Analysis

We shall not be moved

The Reserve Bank left the Official Cash Rate unchanged at 1.75% last week, and restated its view that interest rate hikes are a long way off. Inflation has been boosted for now by some temporary factors, but underlying inflation pressures are still seen to be subdued. The Reserve Bank’s economic forecasts have many similarities with our own, and we still expect the OCR to remain hold until early 2019.

As in its two previous reviews, the RBNZ concluded its May Monetary Policy Statement by noting that “monetary policy will remain accommodative for a considerable period”. This in itself is a fairly innocuous statement: noone was expecting the OCR to rise above a ‘neutral’ level (which the RBNZ now pegs at somewhere below 4%) in the foreseeable future.

What was surprising, though, was that the RBNZ’s interest rate projections were unchanged from the path produced in the February Monetary Policy Statement. The OCR was projected to remain on hold through until September 2019, and then rise gradually further ahead. In contrast, we and the rest of the market had expected the RBNZ to bring forward the expected timing of an OCR hike to some degree.

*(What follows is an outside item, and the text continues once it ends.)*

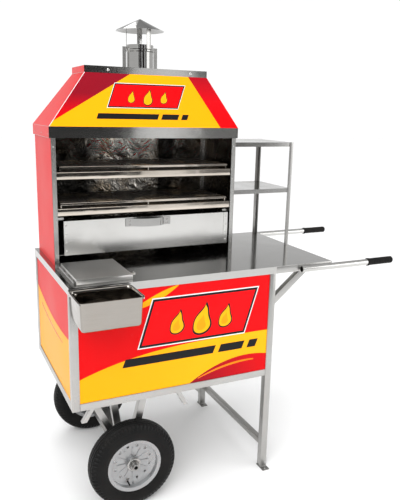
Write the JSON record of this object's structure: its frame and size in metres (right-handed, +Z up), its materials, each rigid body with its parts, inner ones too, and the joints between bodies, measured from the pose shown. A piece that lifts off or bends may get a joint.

So what stayed the RBNZ’s hand? Firstly, the RBNZ has looked through the recent rise in inflation back above 2%, attributing it largely to higher food and fuel prices, both of which will only have a temporary impact on inflation. Consistent with this, the RBNZ’s forecasts show inflation falling to as low as 1.1% in early 2018, as food prices drop back from elevated to normal levels.